> _Do this_: Exactly repeat the full listing that follows.

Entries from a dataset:

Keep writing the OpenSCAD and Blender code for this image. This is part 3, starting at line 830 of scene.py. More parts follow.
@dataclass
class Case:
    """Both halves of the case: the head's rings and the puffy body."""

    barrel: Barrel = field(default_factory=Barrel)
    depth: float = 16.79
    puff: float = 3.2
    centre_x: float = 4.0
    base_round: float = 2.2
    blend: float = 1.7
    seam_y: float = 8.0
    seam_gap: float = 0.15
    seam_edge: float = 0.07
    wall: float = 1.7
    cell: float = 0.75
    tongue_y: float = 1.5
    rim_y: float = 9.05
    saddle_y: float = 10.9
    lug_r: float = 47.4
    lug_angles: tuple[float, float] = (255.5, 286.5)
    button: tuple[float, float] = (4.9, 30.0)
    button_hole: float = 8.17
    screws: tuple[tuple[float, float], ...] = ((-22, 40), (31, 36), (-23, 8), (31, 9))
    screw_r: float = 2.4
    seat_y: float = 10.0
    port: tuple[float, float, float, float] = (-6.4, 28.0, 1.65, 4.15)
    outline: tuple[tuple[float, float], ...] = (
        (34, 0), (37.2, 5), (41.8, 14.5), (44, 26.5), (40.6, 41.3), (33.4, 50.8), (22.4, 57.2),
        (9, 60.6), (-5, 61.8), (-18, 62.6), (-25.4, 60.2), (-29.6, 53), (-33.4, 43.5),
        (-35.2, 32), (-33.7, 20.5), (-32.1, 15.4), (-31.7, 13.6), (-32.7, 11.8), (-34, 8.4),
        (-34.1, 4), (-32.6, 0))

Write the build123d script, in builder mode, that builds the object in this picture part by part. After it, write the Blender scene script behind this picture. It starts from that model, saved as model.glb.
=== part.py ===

> _Output_:
Keep writing the OpenSCAD and Blender code for this image. This is part 3, starting at line 830 of scene.py. More parts follow.
@dataclass
class Case:
    """Both halves of the case: the head's rings and the puffy body."""

    barrel: Barrel = field(default_factory=Barrel)
    depth: float = 16.79
    puff: float = 3.2
    centre_x: float = 4.0
    base_round: float = 2.2
    blend: float = 1.7
    seam_y: float = 8.0
    seam_gap: float = 0.15
    seam_edge: float = 0.07
    wall: float = 1.7
    cell: float = 0.75
    tongue_y: float = 1.5
    rim_y: float = 9.05
    saddle_y: float = 10.9
    lug_r: float = 47.4
    lug_angles: tuple[float, float] = (255.5, 286.5)
    button: tuple[float, float] = (4.9, 30.0)
    button_hole: float = 8.17
    screws: tuple[tuple[float, float], ...] = ((-22, 40), (31, 36), (-23, 8), (31, 9))
    screw_r: float = 2.4
    seat_y: float = 10.0
    port: tuple[float, float, float, float] = (-6.4, 28.0, 1.65, 4.15)
    outline: tuple[tuple[float, float], ...] = (
        (34, 0), (37.2, 5), (41.8, 14.5), (44, 26.5), (40.6, 41.3), (33.4, 50.8), (22.4, 57.2),
        (9, 60.6), (-5, 61.8), (-18, 62.6), (-25.4, 60.2), (-29.6, 53), (-33.4, 43.5),
        (-35.2, 32), (-33.7, 20.5), (-32.1, 15.4), (-31.7, 13.6), (-32.7, 11.8), (-34, 8.4),
        (-34.1, 4), (-32.6, 0))

Write the build123d script, in builder mode, that builds the object in this picture part by part. After it, write the Blender scene script behind this picture. It starts from that model, saved as model.glb.
=== part.py ===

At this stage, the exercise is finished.